In this case, Elizabeth plays the role of a sex offender, someone who shares no remorse for having groomed a child while the now-adult child is still coming to terms with what’s happened. Portman posits Elizabeth as an actor striving for authenticity to capture the essence of the truth of Gracie but slowly realizes that there is more to Gracie than she will ever portray on film. This part of the film doesn’t always work, but Portman remains as equally assured as Moore, a silent observer of years of abuse unfolding in front of her.
All of this coldness is chillingly accompanied by an evocative score from Marcelo Zarvos, who reinterprets and adapts many patterns created by the late Michel Legrand into a cross between a Phillip Glass Glasswork and traditional Legrand. Some of Legrand’s own compositions, such as the theme from The Go-Between, act as leitmotivs that emotionally set the film’s haunting tone. There isn’t a single moment played for camp — it all creeps up under your spine when you slowly realize what you’re exactly watching, just like Joe is waking up from the years of abuse he’s endured under Gracie.

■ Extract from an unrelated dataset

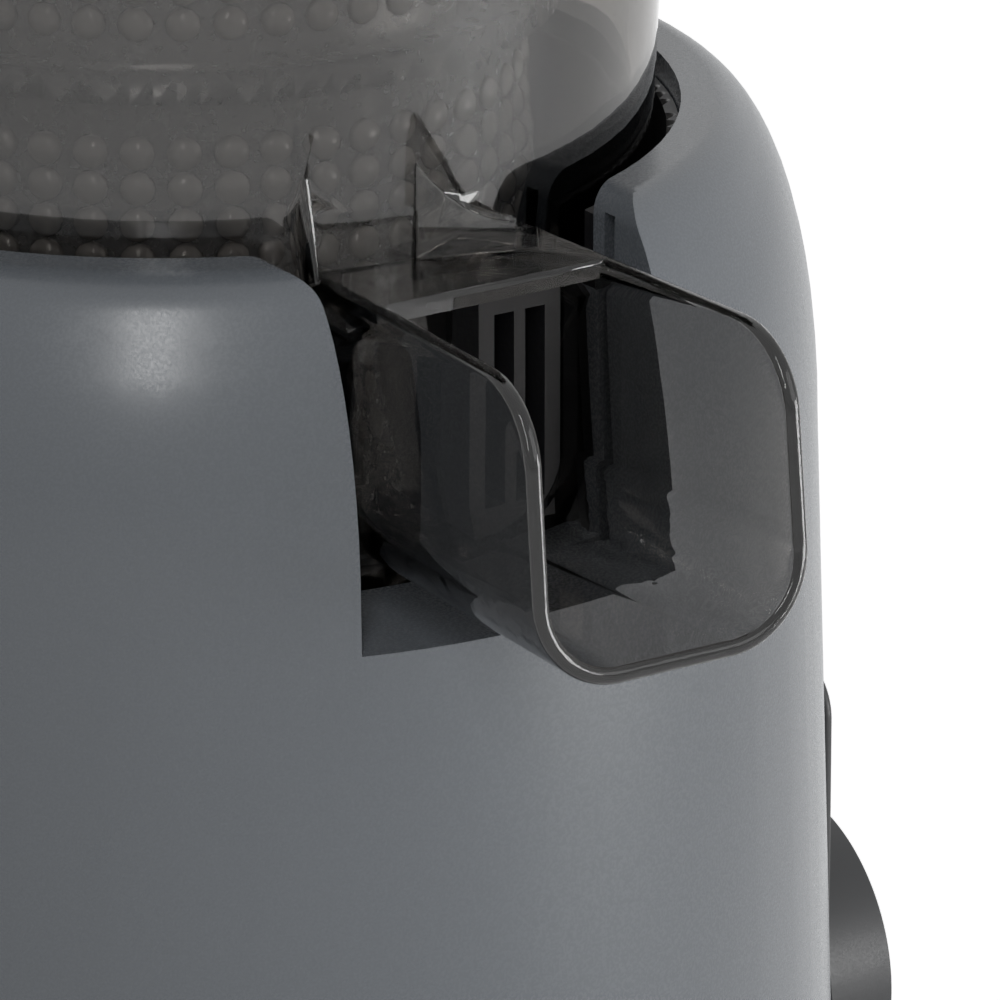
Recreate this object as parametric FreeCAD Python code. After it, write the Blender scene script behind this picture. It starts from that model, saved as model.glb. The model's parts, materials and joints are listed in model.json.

As a result, May December emerges as a deeply uncomfortable and terrifying watch, one that isn’t afraid of directly looking at the effects of grooming and psychological abuse in ways that Sofia Coppola never dared to do with Priscilla. The ones who scream “camp” should be ashamed of themselves, as there’s nothing light or comedic in a movie where grooming is the central point of focus. And once you enter Charles Melton’s eyes, there’s no going back to how horrifying this film becomes and evolves into something far more unsettling than it was set up to be. It’s one of Haynes’ very best movies and one that will hopefully reaffirm his status as one of cinema’s greatest living auteurs.